Au-delà de ces chiffres pour le moins révélateurs, plusieurs affaires scandaleuses ont cette année défrayé la chronique, confortant le même état des lieux. La dernière en date est celle de l’agresseur à bicyclette, le désormais fameux “Moul Pikala”, qui a semé la panique à Tiznit durant le mois de Ramadan. Celui-ci s’en prenait aux jeunes filles non voilées qui portaient des jeans ou des vêtements trop moulants. Il leur lacérait le postérieur à l’arme blanche, laissant des cicatrices parfois très profondes, aussi bien sur le corps que sur le moral. Ses agressions ont fait 14 victimes,et selon des informations rapportées par la presse locale, le cycliste leur conseillait à chaque fois de mieux se couvrir, “sinon la prochaine ois sera encore pire”. Malgré tous les efforts déployés par la police, l’identité de “Moul Pikala” demeure toujours inconnue. S’agit-il d’un psychopathe ou d’un fondamentaliste aux idées rétrogrades ? Impossible de trancher même si les forces de l’ordre semblent pencher pour la première hypothèse. Et en attendant qu’elles lui mettent la main dessus, nombreuses sont des filles de Tiznit qui se sont résignées à sortir voilées pour éviter les coups fatals.
Coup dur… à la liberté
Des coups, c’est ce qu’a subi une autre jeune fille, cette fois-ci en plein coeur de la capitale.
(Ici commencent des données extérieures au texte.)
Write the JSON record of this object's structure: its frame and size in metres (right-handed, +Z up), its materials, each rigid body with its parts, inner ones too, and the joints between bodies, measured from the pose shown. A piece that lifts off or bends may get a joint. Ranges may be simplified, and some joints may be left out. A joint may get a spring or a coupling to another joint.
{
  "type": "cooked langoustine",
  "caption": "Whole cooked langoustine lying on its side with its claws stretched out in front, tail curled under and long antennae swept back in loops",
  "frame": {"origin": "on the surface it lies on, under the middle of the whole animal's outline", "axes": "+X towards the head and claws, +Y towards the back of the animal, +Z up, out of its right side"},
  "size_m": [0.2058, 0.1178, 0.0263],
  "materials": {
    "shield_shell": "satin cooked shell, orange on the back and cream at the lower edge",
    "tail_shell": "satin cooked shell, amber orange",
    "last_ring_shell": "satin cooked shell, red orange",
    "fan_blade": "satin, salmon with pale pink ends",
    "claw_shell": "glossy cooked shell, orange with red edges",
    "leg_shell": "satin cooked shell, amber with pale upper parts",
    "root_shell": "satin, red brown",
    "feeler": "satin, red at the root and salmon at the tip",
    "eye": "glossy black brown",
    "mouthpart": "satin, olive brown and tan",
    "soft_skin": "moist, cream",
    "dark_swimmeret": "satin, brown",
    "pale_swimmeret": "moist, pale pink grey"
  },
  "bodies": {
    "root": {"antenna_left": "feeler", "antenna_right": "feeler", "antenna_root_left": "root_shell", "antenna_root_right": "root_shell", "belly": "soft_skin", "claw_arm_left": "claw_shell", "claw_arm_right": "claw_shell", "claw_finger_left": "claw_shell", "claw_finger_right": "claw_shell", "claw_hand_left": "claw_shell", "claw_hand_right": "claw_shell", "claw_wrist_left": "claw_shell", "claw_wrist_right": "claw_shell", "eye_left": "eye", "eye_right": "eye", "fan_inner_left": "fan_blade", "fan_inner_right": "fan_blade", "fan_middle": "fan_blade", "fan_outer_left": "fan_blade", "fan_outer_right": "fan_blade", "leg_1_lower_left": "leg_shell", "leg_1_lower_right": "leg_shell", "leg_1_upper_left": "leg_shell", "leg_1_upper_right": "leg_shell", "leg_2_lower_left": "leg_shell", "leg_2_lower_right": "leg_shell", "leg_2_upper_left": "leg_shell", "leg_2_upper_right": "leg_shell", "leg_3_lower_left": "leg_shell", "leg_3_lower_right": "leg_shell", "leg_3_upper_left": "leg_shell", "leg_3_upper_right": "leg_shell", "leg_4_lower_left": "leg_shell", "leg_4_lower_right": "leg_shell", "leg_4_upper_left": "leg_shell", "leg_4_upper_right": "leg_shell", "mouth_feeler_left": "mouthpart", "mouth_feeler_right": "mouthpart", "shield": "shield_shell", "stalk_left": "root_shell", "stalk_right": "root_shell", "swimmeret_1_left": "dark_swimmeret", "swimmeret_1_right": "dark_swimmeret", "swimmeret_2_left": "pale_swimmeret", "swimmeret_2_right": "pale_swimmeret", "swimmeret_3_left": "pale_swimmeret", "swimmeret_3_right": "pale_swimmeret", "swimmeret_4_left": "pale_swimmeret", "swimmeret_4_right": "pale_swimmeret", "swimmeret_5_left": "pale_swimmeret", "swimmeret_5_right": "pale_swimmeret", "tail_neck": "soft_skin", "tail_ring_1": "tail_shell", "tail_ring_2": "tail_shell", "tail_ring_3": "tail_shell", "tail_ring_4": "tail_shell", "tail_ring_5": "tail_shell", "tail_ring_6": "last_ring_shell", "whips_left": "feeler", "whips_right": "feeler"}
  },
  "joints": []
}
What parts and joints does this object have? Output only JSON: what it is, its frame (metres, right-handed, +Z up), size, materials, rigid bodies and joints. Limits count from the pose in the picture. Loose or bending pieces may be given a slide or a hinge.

En mars dernier, la pauvre victime, et sous prétexte qu’elle portait un débardeur jugé trop démonstratif, a été rouée de coups puis dépouillée de ses vêtements par des gens décrits comme des salafistes, selon l’AFP. L’agression, d’une violence inouïe, a soulevé un tollé suivi d’un large débat sur la liberté vestimentaire des femmes. Un groupe Facebook intitulé “Débardeur wbikhir” a vu le jour, rassemblant journalistes, avocats, étudiants et citoyens lambda. Pour Nora Fouari, journaliste et membre fondatrice du groupe : “Peu importe que les agresseurs de la jeune fille soient des salafistes ou pas, leur acte nous a provoquées. Nous avons donc créé la page, puis nous avons décidé de nous réunir dans un café casablancais, du côté du Parc de la Ligue Arabe. L’idée était de venir habillées en débardeur, une manière de défendre le principe de liberté vestimentaire des femmes”. L’initiative a pris de l’ampleur mais le groupe a été contraint d’annuler ce rassemblement, notamment après avoir reçu des menaces de viol. “Nous nous sommes aperçues que notre proposition a été sortie de son contexte. Nous voulions faire entendre notre voix et non pas créer un conflit entre deux camps ennemis”, tient à préciser Nora. Le groupe est d’ailleurs toujours actif et prévoit la tenue de conférences sur les libertés individuelles très prochainement.
Pensée obscurantiste
De son côté, la société civile n’a pas manqué de monter au créneau, dénonçant une atteinte flagrante aux libertés ndividuelles et pointant du doigt la montée d’une pensée obscurantiste qui commet ses forfaits en toute impunité. “A travers ces actes répétés, ces extrémistes veulent imposer à la société marocaine leur pensée étroite”, a déclaré Bayt al- Hikma dans un communiqué de presse. L’association a par ailleurs dénoncé “l’indifférence des autorités face à ce phénomène”. Et elle n’est pas la seule à leur reprocher leur laxisme. Celles-ci tendent en effet à minimiser l’impact de cette nouvelle forme de violence à l’égard des femmes, surtout quand il s’agit de la relier à des agresseurs “extrémistes” traquant chaque centimètre carré de peau nue.
Résistance
Quelle que soit la position officielle vis-àvis de ce phénomène liberticide, la majorité des femmes montrent une résistance exemplaire. Une contestation au regard d’une certaine frange de la société aussi, qui ne les considère pas comme des victimes mais plutôt comme des coupables. Beaucoup d’hommes, et de femmes aussi, pensent en effet que l’agressée est responsable de ce qui lui arrive et que sa tenue légère peut être le déclencheur d’une violence. Ils entretiennent le discours selon lequel il suffirait que les femmes s’habillent plus “convenablement” pour que la violence à leur encontre cesse.“Mais ce n’est pas parce que j’ai été victime d’un pseudo prêcheur que cela changera quoi que ce soit à mes habitudes estimentaires”, insiste Imane. Et de conclure : “Pas question que ces esprits d’un autre âge contrôlent l’espace public”.